» **Problem description**
Copy the full set of lines exactly as given.

» **Data extract**
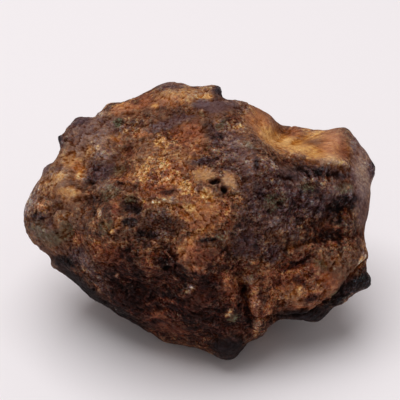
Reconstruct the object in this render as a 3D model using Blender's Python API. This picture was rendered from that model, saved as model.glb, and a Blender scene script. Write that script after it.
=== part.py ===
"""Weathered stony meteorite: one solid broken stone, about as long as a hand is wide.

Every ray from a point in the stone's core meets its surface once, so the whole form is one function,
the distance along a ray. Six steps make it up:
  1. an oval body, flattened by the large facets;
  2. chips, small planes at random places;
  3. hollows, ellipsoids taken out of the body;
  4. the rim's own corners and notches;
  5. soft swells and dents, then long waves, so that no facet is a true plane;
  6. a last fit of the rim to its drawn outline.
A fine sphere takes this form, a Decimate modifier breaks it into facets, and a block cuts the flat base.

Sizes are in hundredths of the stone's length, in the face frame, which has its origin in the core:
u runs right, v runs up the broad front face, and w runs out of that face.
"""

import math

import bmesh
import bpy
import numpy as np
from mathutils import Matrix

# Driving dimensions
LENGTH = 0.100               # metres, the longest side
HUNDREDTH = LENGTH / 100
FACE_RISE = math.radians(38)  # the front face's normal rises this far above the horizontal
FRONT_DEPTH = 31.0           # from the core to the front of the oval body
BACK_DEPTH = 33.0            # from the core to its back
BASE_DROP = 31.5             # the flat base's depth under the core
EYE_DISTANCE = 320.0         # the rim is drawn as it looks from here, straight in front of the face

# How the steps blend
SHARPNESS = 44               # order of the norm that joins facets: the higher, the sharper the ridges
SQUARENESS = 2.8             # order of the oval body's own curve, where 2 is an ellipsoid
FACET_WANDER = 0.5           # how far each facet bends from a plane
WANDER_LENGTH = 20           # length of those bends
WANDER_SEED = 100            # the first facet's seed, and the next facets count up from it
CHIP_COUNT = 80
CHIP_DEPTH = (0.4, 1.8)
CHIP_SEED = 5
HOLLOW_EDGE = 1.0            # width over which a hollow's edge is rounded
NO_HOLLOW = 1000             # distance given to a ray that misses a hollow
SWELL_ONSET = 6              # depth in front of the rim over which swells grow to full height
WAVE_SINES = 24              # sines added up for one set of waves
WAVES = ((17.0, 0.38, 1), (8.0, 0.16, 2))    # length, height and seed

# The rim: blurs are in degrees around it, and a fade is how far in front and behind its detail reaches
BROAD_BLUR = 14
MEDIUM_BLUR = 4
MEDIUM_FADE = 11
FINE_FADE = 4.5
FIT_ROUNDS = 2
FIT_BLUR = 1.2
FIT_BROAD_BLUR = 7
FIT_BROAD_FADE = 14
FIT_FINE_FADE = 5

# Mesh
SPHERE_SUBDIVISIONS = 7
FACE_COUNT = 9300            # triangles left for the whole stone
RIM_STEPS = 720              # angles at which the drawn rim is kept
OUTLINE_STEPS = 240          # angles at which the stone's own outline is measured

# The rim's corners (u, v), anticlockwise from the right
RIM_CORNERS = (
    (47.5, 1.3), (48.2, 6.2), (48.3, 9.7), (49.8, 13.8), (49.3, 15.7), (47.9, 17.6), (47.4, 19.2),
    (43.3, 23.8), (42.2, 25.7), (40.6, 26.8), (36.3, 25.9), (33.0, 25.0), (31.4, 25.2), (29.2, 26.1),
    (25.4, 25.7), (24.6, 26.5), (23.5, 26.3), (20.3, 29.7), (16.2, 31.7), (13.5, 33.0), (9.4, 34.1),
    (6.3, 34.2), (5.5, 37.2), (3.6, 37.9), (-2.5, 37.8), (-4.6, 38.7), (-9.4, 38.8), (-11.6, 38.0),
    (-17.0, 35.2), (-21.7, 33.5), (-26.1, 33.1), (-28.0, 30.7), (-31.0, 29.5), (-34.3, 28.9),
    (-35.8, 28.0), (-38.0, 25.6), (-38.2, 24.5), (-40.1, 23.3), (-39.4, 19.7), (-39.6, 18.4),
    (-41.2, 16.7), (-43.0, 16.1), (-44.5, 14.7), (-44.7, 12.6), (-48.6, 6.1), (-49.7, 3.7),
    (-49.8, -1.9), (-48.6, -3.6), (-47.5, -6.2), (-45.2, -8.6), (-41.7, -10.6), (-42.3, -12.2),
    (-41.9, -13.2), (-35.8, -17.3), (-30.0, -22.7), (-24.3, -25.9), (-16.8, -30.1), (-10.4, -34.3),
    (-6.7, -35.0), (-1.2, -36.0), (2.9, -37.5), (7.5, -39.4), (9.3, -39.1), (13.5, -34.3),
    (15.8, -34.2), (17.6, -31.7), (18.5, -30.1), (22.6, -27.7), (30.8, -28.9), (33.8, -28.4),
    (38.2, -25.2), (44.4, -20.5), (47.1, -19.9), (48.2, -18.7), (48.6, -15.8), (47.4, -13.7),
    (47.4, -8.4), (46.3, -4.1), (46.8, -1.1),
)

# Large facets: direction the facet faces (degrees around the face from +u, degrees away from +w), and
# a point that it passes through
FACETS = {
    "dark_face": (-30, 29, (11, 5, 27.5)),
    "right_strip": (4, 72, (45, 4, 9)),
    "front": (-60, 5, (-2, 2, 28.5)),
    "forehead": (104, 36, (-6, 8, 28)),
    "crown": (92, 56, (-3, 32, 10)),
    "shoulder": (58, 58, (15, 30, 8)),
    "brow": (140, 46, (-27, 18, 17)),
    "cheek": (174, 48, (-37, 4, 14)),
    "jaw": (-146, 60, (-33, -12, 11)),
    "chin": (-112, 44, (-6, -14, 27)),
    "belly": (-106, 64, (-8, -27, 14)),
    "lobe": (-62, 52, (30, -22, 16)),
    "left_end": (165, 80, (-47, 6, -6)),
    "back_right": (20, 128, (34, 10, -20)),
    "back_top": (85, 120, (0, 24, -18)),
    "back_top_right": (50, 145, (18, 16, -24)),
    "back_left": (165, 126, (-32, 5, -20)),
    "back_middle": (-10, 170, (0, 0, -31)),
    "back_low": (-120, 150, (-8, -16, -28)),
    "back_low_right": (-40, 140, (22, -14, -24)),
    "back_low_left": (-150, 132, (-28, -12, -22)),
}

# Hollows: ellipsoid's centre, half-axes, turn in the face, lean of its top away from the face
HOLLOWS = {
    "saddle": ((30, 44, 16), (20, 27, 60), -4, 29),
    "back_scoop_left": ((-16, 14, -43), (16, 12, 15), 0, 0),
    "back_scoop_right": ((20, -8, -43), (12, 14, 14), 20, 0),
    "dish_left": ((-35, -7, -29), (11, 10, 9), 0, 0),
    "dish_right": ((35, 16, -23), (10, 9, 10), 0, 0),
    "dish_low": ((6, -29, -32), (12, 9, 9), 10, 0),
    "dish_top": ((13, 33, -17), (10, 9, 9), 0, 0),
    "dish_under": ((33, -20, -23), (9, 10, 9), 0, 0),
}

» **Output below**
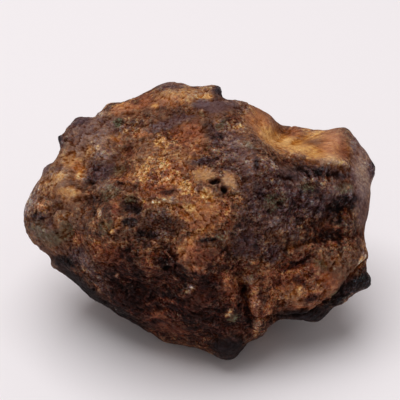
Reconstruct the object in this render as a 3D model using Blender's Python API. This picture was rendered from that model, saved as model.glb, and a Blender scene script. Write that script after it.
=== part.py ===
"""Weathered stony meteorite: one solid broken stone, about as long as a hand is wide.

Every ray from a point in the stone's core meets its surface once, so the whole form is one function,
the distance along a ray. Six steps make it up:
  1. an oval body, flattened by the large facets;
  2. chips, small planes at random places;
  3. hollows, ellipsoids taken out of the body;
  4. the rim's own corners and notches;
  5. soft swells and dents, then long waves, so that no facet is a true plane;
  6. a last fit of the rim to its drawn outline.
A fine sphere takes this form, a Decimate modifier breaks it into facets, and a block cuts the flat base.

Sizes are in hundredths of the stone's length, in the face frame, which has its origin in the core:
u runs right, v runs up the broad front face, and w runs out of that face.
"""

import math

import bmesh
import bpy
import numpy as np
from mathutils import Matrix

# Driving dimensions
LENGTH = 0.100               # metres, the longest side
HUNDREDTH = LENGTH / 100
FACE_RISE = math.radians(38)  # the front face's normal rises this far above the horizontal
FRONT_DEPTH = 31.0           # from the core to the front of the oval body
BACK_DEPTH = 33.0            # from the core to its back
BASE_DROP = 31.5             # the flat base's depth under the core
EYE_DISTANCE = 320.0         # the rim is drawn as it looks from here, straight in front of the face

# How the steps blend
SHARPNESS = 44               # order of the norm that joins facets: the higher, the sharper the ridges
SQUARENESS = 2.8             # order of the oval body's own curve, where 2 is an ellipsoid
FACET_WANDER = 0.5           # how far each facet bends from a plane
WANDER_LENGTH = 20           # length of those bends
WANDER_SEED = 100            # the first facet's seed, and the next facets count up from it
CHIP_COUNT = 80
CHIP_DEPTH = (0.4, 1.8)
CHIP_SEED = 5
HOLLOW_EDGE = 1.0            # width over which a hollow's edge is rounded
NO_HOLLOW = 1000             # distance given to a ray that misses a hollow
SWELL_ONSET = 6              # depth in front of the rim over which swells grow to full height
WAVE_SINES = 24              # sines added up for one set of waves
WAVES = ((17.0, 0.38, 1), (8.0, 0.16, 2))    # length, height and seed

# The rim: blurs are in degrees around it, and a fade is how far in front and behind its detail reaches
BROAD_BLUR = 14
MEDIUM_BLUR = 4
MEDIUM_FADE = 11
FINE_FADE = 4.5
FIT_ROUNDS = 2
FIT_BLUR = 1.2
FIT_BROAD_BLUR = 7
FIT_BROAD_FADE = 14
FIT_FINE_FADE = 5

# Mesh
SPHERE_SUBDIVISIONS = 7
FACE_COUNT = 9300            # triangles left for the whole stone
RIM_STEPS = 720              # angles at which the drawn rim is kept
OUTLINE_STEPS = 240          # angles at which the stone's own outline is measured

# The rim's corners (u, v), anticlockwise from the right
RIM_CORNERS = (
    (47.5, 1.3), (48.2, 6.2), (48.3, 9.7), (49.8, 13.8), (49.3, 15.7), (47.9, 17.6), (47.4, 19.2),
    (43.3, 23.8), (42.2, 25.7), (40.6, 26.8), (36.3, 25.9), (33.0, 25.0), (31.4, 25.2), (29.2, 26.1),
    (25.4, 25.7), (24.6, 26.5), (23.5, 26.3), (20.3, 29.7), (16.2, 31.7), (13.5, 33.0), (9.4, 34.1),
    (6.3, 34.2), (5.5, 37.2), (3.6, 37.9), (-2.5, 37.8), (-4.6, 38.7), (-9.4, 38.8), (-11.6, 38.0),
    (-17.0, 35.2), (-21.7, 33.5), (-26.1, 33.1), (-28.0, 30.7), (-31.0, 29.5), (-34.3, 28.9),
    (-35.8, 28.0), (-38.0, 25.6), (-38.2, 24.5), (-40.1, 23.3), (-39.4, 19.7), (-39.6, 18.4),
    (-41.2, 16.7), (-43.0, 16.1), (-44.5, 14.7), (-44.7, 12.6), (-48.6, 6.1), (-49.7, 3.7),
    (-49.8, -1.9), (-48.6, -3.6), (-47.5, -6.2), (-45.2, -8.6), (-41.7, -10.6), (-42.3, -12.2),
    (-41.9, -13.2), (-35.8, -17.3), (-30.0, -22.7), (-24.3, -25.9), (-16.8, -30.1), (-10.4, -34.3),
    (-6.7, -35.0), (-1.2, -36.0), (2.9, -37.5), (7.5, -39.4), (9.3, -39.1), (13.5, -34.3),
    (15.8, -34.2), (17.6, -31.7), (18.5, -30.1), (22.6, -27.7), (30.8, -28.9), (33.8, -28.4),
    (38.2, -25.2), (44.4, -20.5), (47.1, -19.9), (48.2, -18.7), (48.6, -15.8), (47.4, -13.7),
    (47.4, -8.4), (46.3, -4.1), (46.8, -1.1),
)

# Large facets: direction the facet faces (degrees around the face from +u, degrees away from +w), and
# a point that it passes through
FACETS = {
    "dark_face": (-30, 29, (11, 5, 27.5)),
    "right_strip": (4, 72, (45, 4, 9)),
    "front": (-60, 5, (-2, 2, 28.5)),
    "forehead": (104, 36, (-6, 8, 28)),
    "crown": (92, 56, (-3, 32, 10)),
    "shoulder": (58, 58, (15, 30, 8)),
    "brow": (140, 46, (-27, 18, 17)),
    "cheek": (174, 48, (-37, 4, 14)),
    "jaw": (-146, 60, (-33, -12, 11)),
    "chin": (-112, 44, (-6, -14, 27)),
    "belly": (-106, 64, (-8, -27, 14)),
    "lobe": (-62, 52, (30, -22, 16)),
    "left_end": (165, 80, (-47, 6, -6)),
    "back_right": (20, 128, (34, 10, -20)),
    "back_top": (85, 120, (0, 24, -18)),
    "back_top_right": (50, 145, (18, 16, -24)),
    "back_left": (165, 126, (-32, 5, -20)),
    "back_middle": (-10, 170, (0, 0, -31)),
    "back_low": (-120, 150, (-8, -16, -28)),
    "back_low_right": (-40, 140, (22, -14, -24)),
    "back_low_left": (-150, 132, (-28, -12, -22)),
}

# Hollows: ellipsoid's centre, half-axes, turn in the face, lean of its top away from the face
HOLLOWS = {
    "saddle": ((30, 44, 16), (20, 27, 60), -4, 29),
    "back_scoop_left": ((-16, 14, -43), (16, 12, 15), 0, 0),
    "back_scoop_right": ((20, -8, -43), (12, 14, 14), 20, 0),
    "dish_left": ((-35, -7, -29), (11, 10, 9), 0, 0),
    "dish_right": ((35, 16, -23), (10, 9, 10), 0, 0),
    "dish_low": ((6, -29, -32), (12, 9, 9), 10, 0),
    "dish_top": ((13, 33, -17), (10, 9, 9), 0, 0),
    "dish_under": ((33, -20, -23), (9, 10, 9), 0, 0),
}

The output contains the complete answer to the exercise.